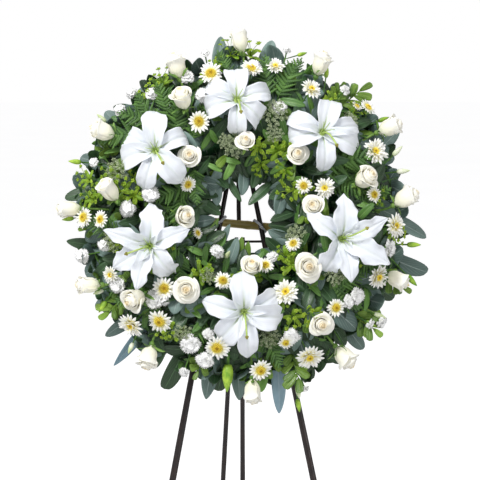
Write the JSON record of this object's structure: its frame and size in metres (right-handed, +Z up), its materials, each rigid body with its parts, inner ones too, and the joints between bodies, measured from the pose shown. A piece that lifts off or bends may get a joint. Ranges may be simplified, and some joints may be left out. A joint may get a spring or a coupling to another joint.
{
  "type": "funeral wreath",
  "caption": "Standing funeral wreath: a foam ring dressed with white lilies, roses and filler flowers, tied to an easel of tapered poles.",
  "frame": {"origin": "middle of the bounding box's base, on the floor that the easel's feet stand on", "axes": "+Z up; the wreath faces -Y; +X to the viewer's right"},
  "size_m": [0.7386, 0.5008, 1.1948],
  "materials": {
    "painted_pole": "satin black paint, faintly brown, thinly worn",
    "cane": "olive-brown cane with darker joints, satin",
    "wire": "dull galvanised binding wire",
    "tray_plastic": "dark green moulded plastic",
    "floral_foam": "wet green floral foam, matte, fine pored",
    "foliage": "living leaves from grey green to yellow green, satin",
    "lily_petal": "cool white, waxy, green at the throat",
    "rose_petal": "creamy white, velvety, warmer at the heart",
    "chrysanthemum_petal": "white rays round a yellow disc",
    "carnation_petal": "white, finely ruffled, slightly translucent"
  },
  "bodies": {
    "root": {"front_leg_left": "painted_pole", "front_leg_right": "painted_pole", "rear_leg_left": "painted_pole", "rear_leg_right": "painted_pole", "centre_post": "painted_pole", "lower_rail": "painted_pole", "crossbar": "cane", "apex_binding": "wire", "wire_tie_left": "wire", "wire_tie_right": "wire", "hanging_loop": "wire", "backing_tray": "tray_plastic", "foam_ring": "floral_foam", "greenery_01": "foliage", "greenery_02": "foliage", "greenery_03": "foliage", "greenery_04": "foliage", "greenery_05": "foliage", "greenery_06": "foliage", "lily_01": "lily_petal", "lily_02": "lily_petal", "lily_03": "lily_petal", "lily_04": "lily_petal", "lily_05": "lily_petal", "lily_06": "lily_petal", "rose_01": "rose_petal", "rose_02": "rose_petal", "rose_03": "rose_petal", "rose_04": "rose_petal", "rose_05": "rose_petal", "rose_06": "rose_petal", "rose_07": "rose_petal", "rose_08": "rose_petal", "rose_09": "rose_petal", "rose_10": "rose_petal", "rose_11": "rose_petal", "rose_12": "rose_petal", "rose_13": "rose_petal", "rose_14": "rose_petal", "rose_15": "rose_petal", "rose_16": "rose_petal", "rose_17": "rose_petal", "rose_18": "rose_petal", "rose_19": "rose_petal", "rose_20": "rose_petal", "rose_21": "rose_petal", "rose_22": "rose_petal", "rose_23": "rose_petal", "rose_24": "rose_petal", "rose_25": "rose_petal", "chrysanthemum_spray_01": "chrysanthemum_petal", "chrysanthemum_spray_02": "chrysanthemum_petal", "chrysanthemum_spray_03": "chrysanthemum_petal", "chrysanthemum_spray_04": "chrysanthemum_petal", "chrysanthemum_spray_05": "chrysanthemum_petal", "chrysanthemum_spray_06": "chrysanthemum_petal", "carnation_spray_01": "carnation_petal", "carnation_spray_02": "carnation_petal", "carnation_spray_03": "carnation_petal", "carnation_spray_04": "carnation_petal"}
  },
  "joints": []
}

Goal: Print the whole listing exactly as it is.

Solved problem:
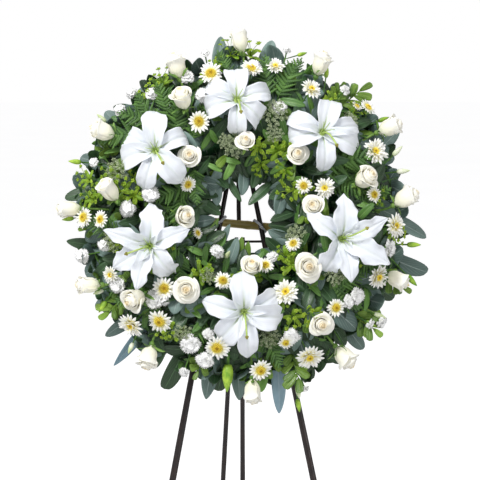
Write the JSON record of this object's structure: its frame and size in metres (right-handed, +Z up), its materials, each rigid body with its parts, inner ones too, and the joints between bodies, measured from the pose shown. A piece that lifts off or bends may get a joint. Ranges may be simplified, and some joints may be left out. A joint may get a spring or a coupling to another joint.
{
  "type": "funeral wreath",
  "caption": "Standing funeral wreath: a foam ring dressed with white lilies, roses and filler flowers, tied to an easel of tapered poles.",
  "frame": {"origin": "middle of the bounding box's base, on the floor that the easel's feet stand on", "axes": "+Z up; the wreath faces -Y; +X to the viewer's right"},
  "size_m": [0.7386, 0.5008, 1.1948],
  "materials": {
    "painted_pole": "satin black paint, faintly brown, thinly worn",
    "cane": "olive-brown cane with darker joints, satin",
    "wire": "dull galvanised binding wire",
    "tray_plastic": "dark green moulded plastic",
    "floral_foam": "wet green floral foam, matte, fine pored",
    "foliage": "living leaves from grey green to yellow green, satin",
    "lily_petal": "cool white, waxy, green at the throat",
    "rose_petal": "creamy white, velvety, warmer at the heart",
    "chrysanthemum_petal": "white rays round a yellow disc",
    "carnation_petal": "white, finely ruffled, slightly translucent"
  },
  "bodies": {
    "root": {"front_leg_left": "painted_pole", "front_leg_right": "painted_pole", "rear_leg_left": "painted_pole", "rear_leg_right": "painted_pole", "centre_post": "painted_pole", "lower_rail": "painted_pole", "crossbar": "cane", "apex_binding": "wire", "wire_tie_left": "wire", "wire_tie_right": "wire", "hanging_loop": "wire", "backing_tray": "tray_plastic", "foam_ring": "floral_foam", "greenery_01": "foliage", "greenery_02": "foliage", "greenery_03": "foliage", "greenery_04": "foliage", "greenery_05": "foliage", "greenery_06": "foliage", "lily_01": "lily_petal", "lily_02": "lily_petal", "lily_03": "lily_petal", "lily_04": "lily_petal", "lily_05": "lily_petal", "lily_06": "lily_petal", "rose_01": "rose_petal", "rose_02": "rose_petal", "rose_03": "rose_petal", "rose_04": "rose_petal", "rose_05": "rose_petal", "rose_06": "rose_petal", "rose_07": "rose_petal", "rose_08": "rose_petal", "rose_09": "rose_petal", "rose_10": "rose_petal", "rose_11": "rose_petal", "rose_12": "rose_petal", "rose_13": "rose_petal", "rose_14": "rose_petal", "rose_15": "rose_petal", "rose_16": "rose_petal", "rose_17": "rose_petal", "rose_18": "rose_petal", "rose_19": "rose_petal", "rose_20": "rose_petal", "rose_21": "rose_petal", "rose_22": "rose_petal", "rose_23": "rose_petal", "rose_24": "rose_petal", "rose_25": "rose_petal", "chrysanthemum_spray_01": "chrysanthemum_petal", "chrysanthemum_spray_02": "chrysanthemum_petal", "chrysanthemum_spray_03": "chrysanthemum_petal", "chrysanthemum_spray_04": "chrysanthemum_petal", "chrysanthemum_spray_05": "chrysanthemum_petal", "chrysanthemum_spray_06": "chrysanthemum_petal", "carnation_spray_01": "carnation_petal", "carnation_spray_02": "carnation_petal", "carnation_spray_03": "carnation_petal", "carnation_spray_04": "carnation_petal"}
  },
  "joints": []
}